Ginzburg-Landau-Theorie

Ginzburg-Landau-Theorie

Die Ginzburg-Landau-Theorie (nach Lew Dawidowitsch Landau und Witali Lasarewitsch Ginsburg) ist eine Theorie zur Beschreibung der Supraleitung. Im Gegensatz zur BCS-Theorie, die eine Erklärung auf mikroskopischer Basis anstrebt, untersucht sie die makroskopischen Eigenschaften von Supraleitern mit Hilfe von allgemeingültigen thermodynamischen Argumenten. Es handelt sich also um eine phänomenologische Theorie, die schon zum Zeitpunkt ihrer Aufstellung, 1950, richtig war (nur dass ursprünglich anstelle von 2e, der Ladung der Cooper-Paare, ein allgemeinerer Ladungsparameter q gewählt wurde). Später, 1959, konnte die phänomenologische Theorie aus der BCS-Theorie hergeleitet werden, wobei man insbesondere die Identifikation q\,\rightarrow\,-2e erkannte.

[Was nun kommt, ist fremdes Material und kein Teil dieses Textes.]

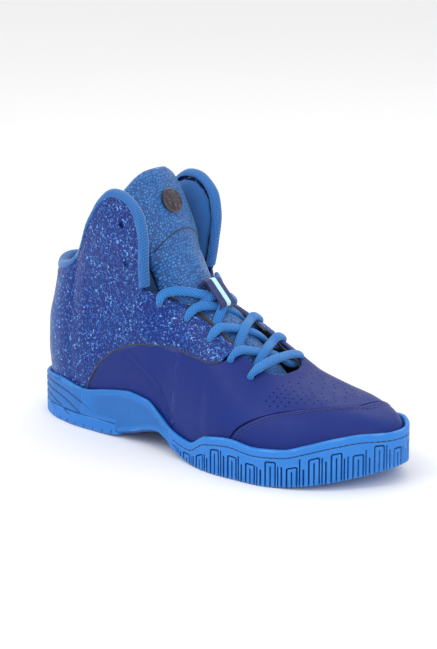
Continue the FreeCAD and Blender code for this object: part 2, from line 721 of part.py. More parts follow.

Aufbauend auf Landaus Theorie der Phasenübergänge zweiter Ordnung argumentierten Landau und Ginsburg, dass die freie Energie F eines Supraleiters nahe dem Phasenübergang durch einen komplexen Ordnungsparameter ψ ausgedrückt werden kann. Dieser beschreibt, inwieweit sich das System im supraleitenden Zustand befindet. ψ = 0 entspricht dem Normalzustand. Die freie Energie lautet dann

 F = F_n + \alpha |\psi|^2 + \frac{\beta}{2} |\psi|^4 + \frac{1}{2m} \left| \left(\frac{\hbar}{i}\nabla - 2e\mathbf{A} \right) \psi \right|^2 + \frac{|\mathbf{B}|^2}{2\mu_0}

wobei Fn die freie Energie im Normalzustand bezeichnet, α und β sind phänomenologische Parameter, \mathbf A ist das Vektorpotential und \mathbf B ist die magnetische Induktion, die mit \mathbf A über die bekannte Beziehung  \mathbf B ={\rm rot}\,\mathbf A zusammenhängt. Die Minimierung der freien Energie hinsichtlich der Schwankungen des Ordnungsparameters und des Vektorpotentials führt auf die Ginsburg-Landau-Gleichungen

 \alpha \psi + \beta |\psi|^2 \psi + \frac{1}{2m} \left(\frac{\hbar}{i}\nabla - 2e\mathbf{A} \right)^2 \psi = 0
 \mathbf{j} = \frac{2e}{m} Re \left  \{  \psi^* \left(\frac{\hbar}{i}\nabla - 2e \mathbf{A} \right) \psi \right  \}

Dabei bezeichnet j den Strom und Re den Realteil. Die erste Gleichung weist interessante Ähnlichkeiten zur zeitunabhängigen Schrödingergleichung auf (man beachte aber, dass ψ hier nicht wie in der Quantenmechanik eine Wahrscheinlichkeitsamplitude ist, sondern die angegebene quasi-klassische Bedeutung hat ( | ψ | 2 ist die Dichte der Träger der Supraleitung, der Cooper-Paare ). Mathematisch handelt es sich um eine zeitunabhängige Gross-Pitaevskii-Gleichung, welche eine nichtlineare Verallgemeinerung der Schrödingergleichung ist. Die erste Gleichung bestimmt also den Ordnungsparameter ψ als Funktion des angelegten Magnetfelds. Die zweite Gleichung gibt den Suprastrom an und entspricht der London-Gleichung.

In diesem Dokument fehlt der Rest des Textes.